A couple of weeks ago, I wrote a blog about the importance of using validation in our communication with others as a way of creating more meaningful connections. I briefly described some examples of validating versus invalidating responses. In today’s blog, I share some specifics of what validation is and what it is not.
To begin, here’s a scenario illustrating times, when in the mix of raising children, I forgot the value of validation and thus, missed opportunities to connect with them. Maybe you can relate?
[Child arrives home after school]
Me: “Hey there! I’m so happy you’re home.”
Child: “Hi!” [throws backpack on the ground by the door].
Me: “Remember to hang your backpack in its place” [feeling a little irritated that I have to I remind them every day]. “How was school?”
Child: “Fine.”
Me: “Just fine?”
Child: “Yes, except for recess.”
Me: “What happened at recess?” [putting on my Mom, The Mighty Problem Solver Hat].
Child: “No one would play with me.”
Me: “Really? No one? Did you ask someone to play with you?”
Child: “Everyone was busy playing with another person.”
Me: “Is there a group of friends you usually play with?”
Child: “Yes, but they ran away and tried to hide from me today.”
Me: “Did you do something that bothered them?”
Child: “No, I don’t think so.”
Me: “You’re sure?”
Child: “Yes” [feeling deflated].
Me: “Maybe you could have tried to find someone else who was alone at recess and played with them instead. Who else could you have asked?”
Child: “But I really wanted to play with my friends.”
Me: “I know, but it's so fun to make more friends. What can you do to find someone else to play with next time?”
Child: [becoming discouraged] “I don’t know. I just want to go watch TV and have a snack.”
The intentions behind my actions were good. I sincerely wanted to help my child become resilient, not be held back by life’s disappointments, and problem solve. Is there anything wrong with that?
No, nothing at all! These are important skills everyone should learn. The problem was in the timing.
Often, in the moment, the best thing to do is sit with a loved one in empathy, curiosity, and sincerity. Typically, we aren’t looking to others to solve our problem. We just need someone to SEE and UNDERSTAND our struggle.
Looking back, this is what I wish would have happened.
Me: “Hey there! I’m so happy you’re home.”
Child: “Hi!” [throws backpack on the ground by the door] .
Me: “Remember to hang your backpack in its place” [feeling a little irritated I remind them every day]. “How was school today?”
Child: “Fine.”
Me: “Just fine?”
Child: “Yes, except for recess.”
Me: “What happened at recess?” [putting on my Mom, Who Listens to Understand Hat].
Child: “No one would play with me.”
Me: “Really? No one?”
Child: “Everyone was busy playing with another person.”
Me: “I’m so sorry. What did you do?”
Child: “I just sat on the swings by myself.”
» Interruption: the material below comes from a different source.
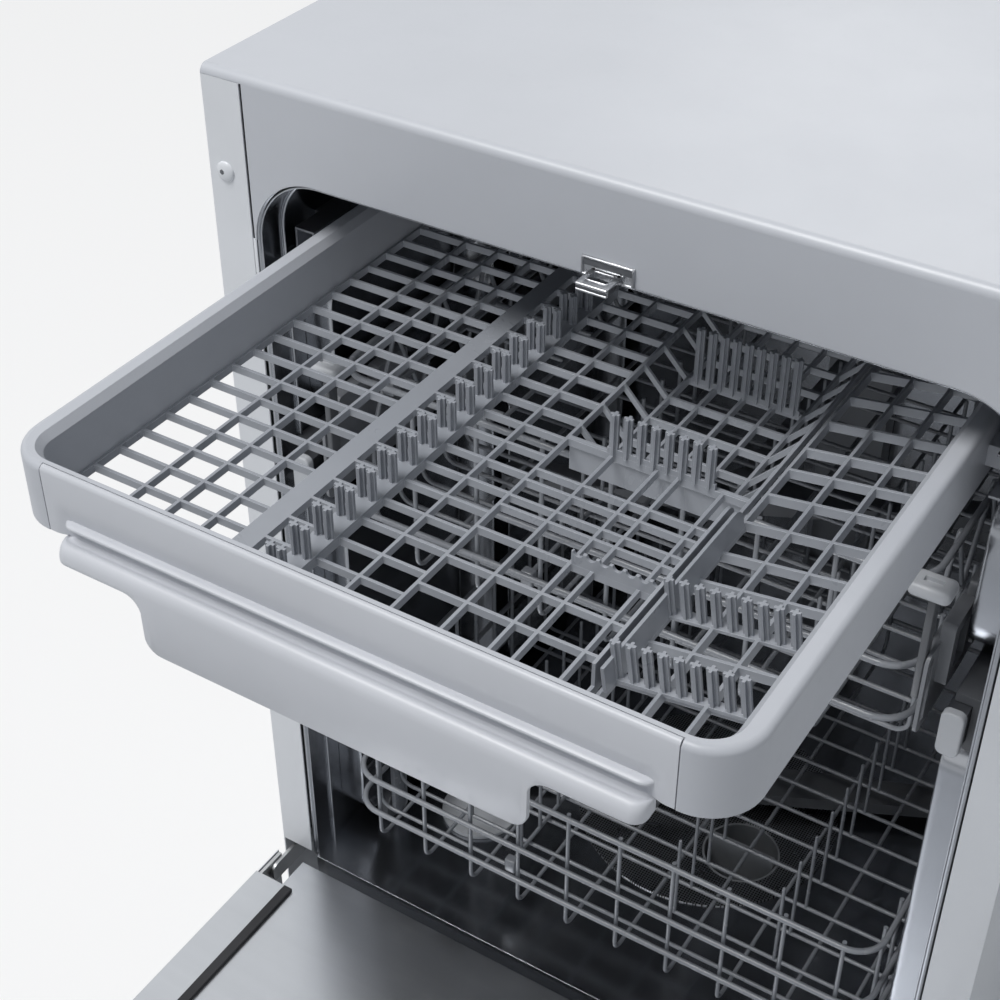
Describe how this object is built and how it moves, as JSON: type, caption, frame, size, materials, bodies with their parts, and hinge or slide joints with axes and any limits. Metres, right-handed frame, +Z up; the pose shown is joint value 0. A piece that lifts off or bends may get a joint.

Me: “I see. How did that feel?”
Child: “I felt really sad.”
Me: “I understand. I would have felt that way too" [hug each other]. "Are you worried about recess tomorrow?”
Child: “No, I think it will be better tomorrow." Me: "I'm glad. It's sounds like you aren't worried."
Child: "Not really. I’m going to go eat my snack now and watch TV for a few minutes. Thanks, mom. I love you!”
Me: “I love you too."
Author and psychotherapist Richard Carlson wrote:
“Being heard and understood is one of the greatest desires of the human heart. And those who learn to [hear and understand] are the most loved and respected.”
Being validated invites healing.
Here are two infographics you might reflect on to consider what validation can feel like with those people you love and the relationships you hold most dear.
Don't get discouraged if you struggle at first. Just keep practicing! For many, validation is not something that comes naturally. Practice with your children. Practice with your mom. Practice with your spouse. Practice with your friends and co-workers. Just like any new skill it can be learned. Then watch those invisible walls start to come down.